2. Transparency and Consent

Candidates undergoing background checks have the right to clear and comprehensive information about how their data will be processed, its purposes, and its rights under the regulation. This GDPR information is typically provided through a privacy notice.

While consent was once a common practice in background checks, the GDPR has shifted the focus toward other legal bases. This is because the power imbalance between employer and employee can potentially render consent invalid. However, it may be a viable option in specific situations where the candidate offers clear, informed, and uncoerced consent.

3. Data Minimization and Retention

The GDPR emphasizes data minimization, meaning organizations should only collect and process the personal information strictly necessary for the intended purpose. It applies directly to employee background verification. Gathering excessive or irrelevant data can be a violation.

Furthermore, the regulation mandates clear data retention periods. Organizations must determine how long background check information will be stored based on legal requirements, business needs, and the potential for future disputes. Once the retention period expires, the data should be securely purged.

4. Selecting Compliant Providers

Choosing a background screening provider that adheres to GDPR is crucial. Reputable providers should offer:

• Transparent data processing practices • Clear contractual agreements outlining data protection responsibilities • Secure data storage and transmission protocols • Mechanisms for responding to data subject rights requests

5. Data Sharing Agreements

Data-sharing agreements become essential whenever background checks involve sharing personal data with third parties, such as previous employers or reference providers. These agreements clearly outline the purpose of data sharing, the specific information transferred, and each party's data security and compliance responsibilities.

6. Candidate Rights

The GDPR empowers individuals with various rights regarding their data, including:

• Right to Access: Candidates can access the personal information they collect during the background check process. • Right to Rectification: In case of inaccuracies, candidates can request corrections to their data. • Right to Erasure (Right to be Forgotten): Under certain circumstances, individuals can request the deletion of their data. • Right to Object: Candidates may object to processing their data, particularly if it negatively impacts them.

Top GDPR Challenges in Background Screening

1. Defining Roles: Controller vs Processor

While some situations are straightforward, such as a provider simply offering data storage without actively processing it, background screening often involves various activities. Retrieving information from previous employers or conducting criminal record checks might constitute controller functions, while merely providing a platform for candidate data input could fall under processor duties.

This distinction becomes critical when negotiating contracts, as the GDPR outlines specific requirements for controller-processor and controller-controller agreements. Many organizations, however, favor standard controller-processor agreements regardless of the service provider's specific role.

2. Handling Criminal Record Data

Article 10 of the GDPR specifically addresses the use of criminal conviction data, delegating its regulation to individual European countries. Determining if the desired criminal history information is even available in the country is crucial. Employee background verification providers can often confirm this, as some countries have established mechanisms for employment-related checks while others don’t.

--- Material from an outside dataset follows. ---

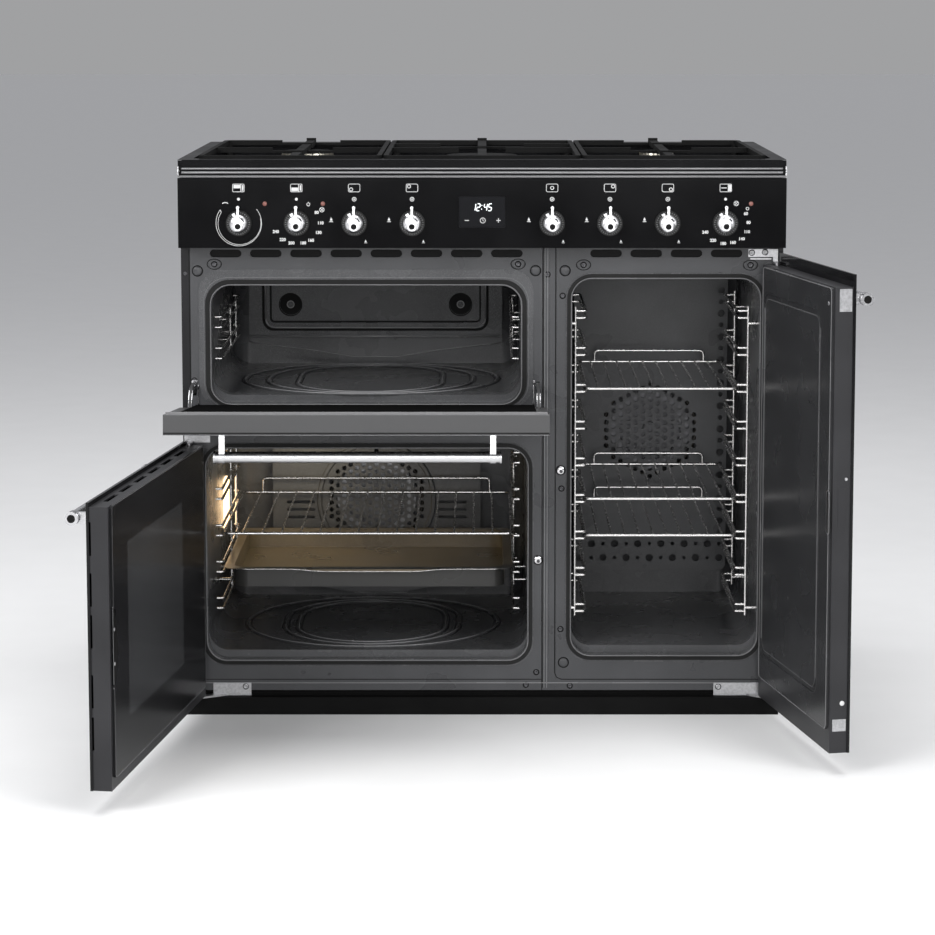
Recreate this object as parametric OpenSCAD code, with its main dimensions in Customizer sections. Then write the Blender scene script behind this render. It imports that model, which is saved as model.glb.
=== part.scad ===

While the provider might possess some general knowledge, legal counsel is necessary to determine the permissibility of a criminal history check within a specific employment context. It depends on various factors, such as the country, industry, company risk tolerance, and the specific role and responsibilities the candidate will hold.

3. One-time Data Transfers for International Checks

Contrary to popular belief, the GDPR doesn't completely prohibit transferring personal data outside the European Economic Area (EEA) or the UK. However, it requires that transferred data benefits from protections equivalent to the GDPR. It can be achieved through:

• Standard contractual clauses issued by regulatory authorities • Binding corporate rules applied across global companies • Adequacy decisions where specific non-European countries are deemed safe for data transfers


The GDPR's influence on background checks extends far beyond mere compliance. It signifies a fundamental shift in the power dynamic between organizations and individuals regarding personal data. This shift has broader implications, potentially influencing data protection practices globally and setting a precedent for a more balanced approach to data collection and usage across various sectors. While navigating the GDPR's intricacies requires careful attention to detail, its ultimate impact is a more ethical and privacy-conscious landscape for background checks, contributing to a more responsible and transparent business environment.